### Do this
Give the number of lines that contain the string "into", and nothing else.

### Data lines

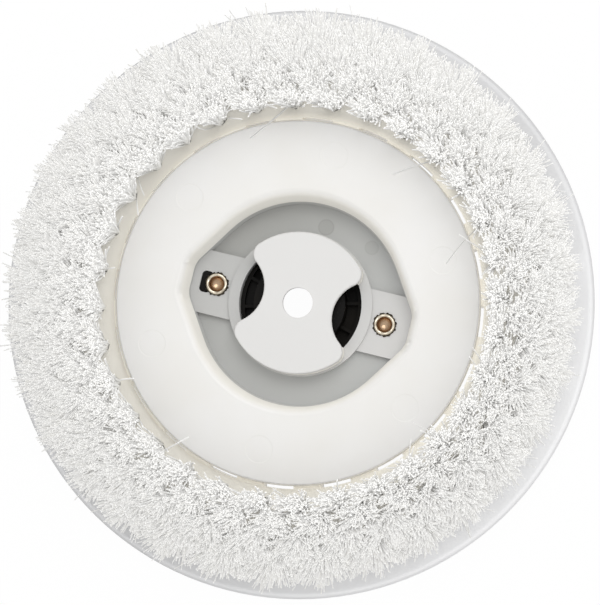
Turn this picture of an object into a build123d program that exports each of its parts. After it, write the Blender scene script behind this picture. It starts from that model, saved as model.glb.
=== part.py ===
from build123d import *
from math import atan, cos, degrees, hypot, pi, radians, sin
import os

os.makedirs("parts", exist_ok=True)

# A round scrubbing brush for a rotary floor machine, lying on its back with its bristles up.
# +Z runs along the axis of rotation towards the bristle tips, +X runs through the two rivets,
# and the origin is where the axis meets the surface that the brush lies on. Millimetres.

# ---- block: one plastic moulding
block_diameter = 304.8
ring_thickness = 18.0
rim_chamfer = 3.5
plate_radius = 94.5
plate_rise = 6.0
plate_thickness = 5.0
plate_edge_chamfer = 1.2
skirt_thickness = 4.0

# recess in the plate, round with two ears for the rivets
recess_radius = 52.5
recess_draft = 8.0
recess_rim_chamfer = 3.5
recess_wall = 4.5
recess_floor_thickness = 3.0
ear_overhang = 5.0
ear_corner_radius = 11.0
ear_corner_spacing = 9.5

# through slots between the plate and the ring, with a rib behind each bridge between them
slot_count = 20
slot_phase = 7.8
slot_sweep = 9.6
slot_opening = 1.5
rib_thickness = 3.0

# hub cup in the middle of the recess, with an arm to each ear
cup_bore_radius = 32.0
collar_radius = 37.6
collar_rise = 5.0
disc_radius = 36.8
disc_rise = 17.0
disc_thickness = 3.0
disc_edge_chamfer = 0.7
centre_hole_radius = 7.8
scallop_radius = 19.5
scallop_distance = 38.0
horn_fillet = 6.5
arm_width = 33.0
arm_rise = 3.5

# ---- drive coupling: one black moulding behind the block
flange_thickness = 6.0
flange_radius = 51.0
lug_radius = 12.0
spigot_wall = 2.0
spigot_rise = 2.0
spigot_clearance = 0.3
web_thickness = 4.0
sleeve_radius = 23.8
sleeve_height = 18.0
socket_radius = 17.0
keyway_count = 3
keyway_width = 7.0
keyway_depth = 3.0
spoke_count = 12
spoke_thickness = 1.6
spoke_rise = 4.0
boss_clearance = 0.3
boss_setback = 0.7

# ---- tubular rivets
rivet_distance = 90.2
rivet_shank_radius = 4.1
rivet_clearance = 0.15
rivet_bore_radius = 3.2
rivet_bore_depth = 6.0
rivet_head_radius = 7.0
rivet_head_thickness = 1.6
counterbore_depth = 2.0
counterbore_clearance = 0.4
roll_radius = 6.6
roll_edge = 0.6
roll_height = 1.9
roll_crown_radius = 5.2
rivet_hole_radius = 5.0
key_length = 6.0
key_width = 11.3
key_corner_radius = 2.2
key_offset = 5.8

# ---- tufts: bundles of filaments stapled into blind holes, four staggered rows
row_names = ["inner", "second", "third", "outer"]
sector_count = 4
tufts_per_sector = 8
tuft_phase = 3.5
gutter_share = 0.173
margin_share = 0.482
inner_lean = -1.5
outer_lean = 21.0
trim_length = 38.0
hole_share = 0.334
hole_floor = 5.0
strand_count = 6
strand_notch_share = 0.72
tuft_clearance = 0.2
tip_share = 0.613
anchor_height = 2.5
anchor_thickness = 0.5

# ---- levels and places that follow from the sizes above
back_level = flange_thickness
face_level = back_level + ring_thickness
trim_level = face_level + trim_length
plate_level = face_level + plate_rise
floor_level = back_level + recess_floor_thickness
arm_level = floor_level + arm_rise
collar_level = floor_level + collar_rise
disc_level = floor_level + disc_rise
block_radius = block_diameter / 2
ear_reach = recess_radius + ear_overhang
rivet_x = rivet_distance / 2
tufts_per_row = sector_count * tufts_per_sector
row_count = len(row_names)
hole_depth = ring_thickness - hole_floor
ring_width = block_radius - plate_radius
inner_row_radius = plate_radius + gutter_share * ring_width
outer_row_radius = block_radius - margin_share * ring_width
row_pitch = (outer_row_radius - inner_row_radius) / (row_count - 1)
tuft_spacing = hypot(row_pitch, pi * inner_row_radius / tufts_per_row)
hole_radius = hole_share * tuft_spacing
tuft_tip_radius = tip_share * tuft_spacing


def row_radius(row):
    """Radius of a row of tufts, measured at the face of the ring."""
    return inner_row_radius + row * row_pitch


def row_lean(row):
    """Outward lean of a row, growing evenly from the inside."""
    return inner_lean + (outer_lean - inner_lean) * row / (row_count - 1)


def draw_tuft(tip_radius):
    """Star across a tuft: its points are strands of filaments, with a notch between each two."""
    corners = []
    for corner in range(2 * strand_count):
        reach = tip_radius * (strand_notch_share if corner % 2 else 1)
        corners.append(Vector(reach, 0).rotate(Axis.Z, corner * 180 / strand_count))
    Polygon(*corners, align=None)


def row_phase(row):
    """Angle of a row's first tuft: every other row is set half a pitch round."""
    return tuft_phase + (row % 2) * 180 / tufts_per_row


def tuft_plane(row, along):
    """Plane across a tuft's axis, in the +X direction, at a distance along it from the ring's face."""
    lean = radians(row_lean(row))
    axis = (sin(lean), 0, cos(lean))
    foot = Vector(row_radius(row), 0, face_level)
    return Plane(foot + Vector(axis) * along, x_dir=(cos(lean), 0, -sin(lean)), z_dir=axis)


def draw_recess(grow):
    """The recess's outline at its floor, or a line that runs a set distance outside it."""
    Circle(recess_radius + grow)
    with GridLocations(2 * (ear_reach - ear_corner_radius), ear_corner_spacing, 2, 2):
        Circle(ear_corner_radius + grow)
    make_hull()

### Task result
2